Why, oh why can’t movies be more like a Davide Broder column, with equal balance given to all sides? You see, by labeling slavery “bad,” historians actually blind themselves to the beautiful diversity of reality:
That professional historians among others insist on calling such propaganda “truth” and “reality” and condemning anyone who suggests truth and reality might be more complicated than that is one measure of the politicization of historical scholarship in our time — to a level, perhaps, rivaling even that of film studies.
It’s not that Bowman thinks slavery was good, mind you, oh no, certainly not — but in only showing slaves being whipped and overworked, the movie — and indeed, the so-called “historians” who praise its “realism” — adopts a
cartoonishly simple-minded view of the vast and fascinating sweep of the past [that] cuts them off from learning anything from it that they don’t already know … Yes, there was much cruelty and hardship in the slave-owning South, as there has been in most of the rest of the world most of the time, and Mr. McQueen’s camera is all over that. But it strains ordinary credulity to suppose that there was nothing else.
Unless we are very much mistaken, Bowman appears to be calling for some sort of affirmative action program for depictions of kind slave-owners who took excellent care of their human property, perhaps with quotas, even. Frankly, we’re only surprised that Bowman didn’t also drag out the old “you know, Africans had slaves, too!” argument.
From Bowman’s pseudo-intellectual concerns about the “narrowness” of thinking that slavery was bad we now move to the far less nuanced paranoia of our favorite minor-league rightwing radio preacher, Colorado Springs’ own Kevin Swanson, who has previously suggested that Mark Twain was under the influence of demons and that most girls who go to college become ugly feminist whores. His newest discovery is that Disney is “the most pro-homosexual organizations in the country” and that lots of naïve Christian parents are naïvely taking their innocent children to see Frozen, which is exactly what Satan wants them to do. With his cohost Steve Vaughn, Swanson discusses the possibility that the Walt Disney Corporation is actually owned and operated by Satan Himself (a proposition we could actually believe, albeit for different reasons):
Swanson: If I was the Devil, what would I do to really foul up an entire social system and do something really, really, really evil to 5- and 6- and 7-year-olds in Christian families around America?
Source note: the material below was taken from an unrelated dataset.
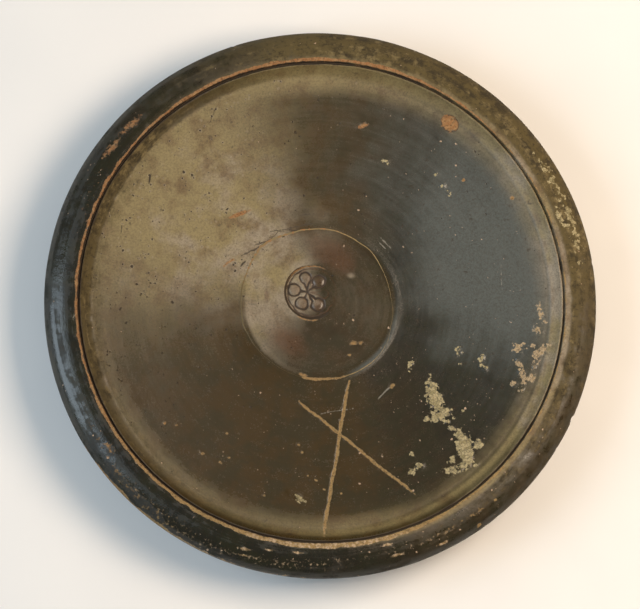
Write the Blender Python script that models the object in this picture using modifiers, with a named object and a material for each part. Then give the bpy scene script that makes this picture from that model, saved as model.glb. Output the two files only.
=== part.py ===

Vaughn: I would make a movie.
Swanson: I would buy Disney. If I was the Devil, I would buy Disney in 1984, that’s what I would have done.
Why 1984? Well, it’s the year Splash came out, so maybe Touchstone Pictures is of the Devil. It’s also the year that Saul Steinberg launched a hostile takeover and Michael Eisner became the head of the studio and Disney moved toward making its big gay musicals like The Little Mermaid and Beauty and the Beast. Cool conspiracy story, bro!
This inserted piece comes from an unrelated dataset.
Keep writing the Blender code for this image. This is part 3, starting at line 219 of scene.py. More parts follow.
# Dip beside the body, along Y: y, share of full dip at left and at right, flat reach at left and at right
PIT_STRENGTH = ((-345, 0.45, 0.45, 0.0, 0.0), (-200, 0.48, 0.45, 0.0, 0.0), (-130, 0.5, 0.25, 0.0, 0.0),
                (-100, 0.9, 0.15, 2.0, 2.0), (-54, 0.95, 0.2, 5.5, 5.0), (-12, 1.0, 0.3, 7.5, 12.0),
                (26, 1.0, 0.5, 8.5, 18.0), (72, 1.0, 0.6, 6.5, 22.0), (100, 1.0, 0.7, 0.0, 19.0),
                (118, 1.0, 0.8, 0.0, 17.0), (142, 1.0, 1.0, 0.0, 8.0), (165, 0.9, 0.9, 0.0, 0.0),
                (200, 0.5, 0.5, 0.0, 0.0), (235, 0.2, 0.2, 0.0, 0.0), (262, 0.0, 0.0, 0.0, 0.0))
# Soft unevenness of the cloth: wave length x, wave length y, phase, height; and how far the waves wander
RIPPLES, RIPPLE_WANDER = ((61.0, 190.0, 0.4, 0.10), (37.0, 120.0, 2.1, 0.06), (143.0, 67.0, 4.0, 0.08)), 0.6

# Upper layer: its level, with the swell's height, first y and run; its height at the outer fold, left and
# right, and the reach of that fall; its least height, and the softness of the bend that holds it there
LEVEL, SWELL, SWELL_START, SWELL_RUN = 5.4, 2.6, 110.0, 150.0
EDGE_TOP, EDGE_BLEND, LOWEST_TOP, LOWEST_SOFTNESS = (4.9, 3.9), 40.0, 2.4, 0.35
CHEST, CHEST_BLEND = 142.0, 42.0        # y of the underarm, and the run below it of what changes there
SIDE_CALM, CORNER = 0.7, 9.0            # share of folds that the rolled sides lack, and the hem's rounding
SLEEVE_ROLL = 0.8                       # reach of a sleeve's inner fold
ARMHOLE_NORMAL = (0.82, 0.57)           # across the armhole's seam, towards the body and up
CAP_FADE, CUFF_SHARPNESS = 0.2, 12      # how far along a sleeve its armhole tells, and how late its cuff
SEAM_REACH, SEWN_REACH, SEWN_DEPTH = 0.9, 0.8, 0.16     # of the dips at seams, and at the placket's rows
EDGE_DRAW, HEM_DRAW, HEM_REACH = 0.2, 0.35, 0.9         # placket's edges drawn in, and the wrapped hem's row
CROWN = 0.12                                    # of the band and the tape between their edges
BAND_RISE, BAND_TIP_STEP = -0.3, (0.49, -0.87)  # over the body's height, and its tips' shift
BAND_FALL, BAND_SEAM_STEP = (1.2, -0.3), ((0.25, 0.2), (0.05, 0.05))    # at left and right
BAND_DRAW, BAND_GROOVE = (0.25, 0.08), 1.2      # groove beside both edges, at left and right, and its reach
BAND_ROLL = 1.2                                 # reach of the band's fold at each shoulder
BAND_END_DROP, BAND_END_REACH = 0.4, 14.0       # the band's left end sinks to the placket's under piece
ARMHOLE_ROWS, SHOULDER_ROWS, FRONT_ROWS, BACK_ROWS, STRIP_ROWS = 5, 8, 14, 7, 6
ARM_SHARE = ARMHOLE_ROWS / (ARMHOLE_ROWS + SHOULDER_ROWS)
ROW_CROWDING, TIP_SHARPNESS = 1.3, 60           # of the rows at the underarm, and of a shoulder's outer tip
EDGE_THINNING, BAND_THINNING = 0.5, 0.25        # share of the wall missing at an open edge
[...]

And all those Disney movies are just chock full o’ sin now, making “sin look enticing” according to Vaughn. He doesn’t actually say what sins, but we bet they involve being someone’s guest and belting out ballads. Swanson spells it out for listeners:
Friends, this is evil, just evil. I wonder if people are thinking: “You know I think this cute little movie is going to indoctrinate my 5-year-old to be a lesbian or treat homosexuality or bestiality in a light sort of way.” I wonder if the average parent going to see Frozen is thinking that way. I wonder if they are just walking in and saying, “Yeah, let’s get my five-year-old and seven-year-old indoctrinated early.” You know they’re not, I think for the most part they’re oblivious. Maybe they do pick up on pieces of it but they just don’t get up and walk out.
We haven’t yet seen Frozen, but we weren’t aware that it promoted the gay agenda, and Swanson doesn’t get specific; we’ll guess that his fears are stoked by internet response to a blogger who claimed that the main character’s struggles with her magic freeze-ray powers is an allegory of being gay — Elsa at first tries to hide her magic, then accepts it as part of who she is, and “comes out” into a world where she can be fabulously magical. No telling if that’s what Swanson objects to, or just that the snowman lisps or something.
In any case, Disney’s trying to make your children gay, so make sure that they know the whole story about how some slaves were really quite contented and well-treated, the end.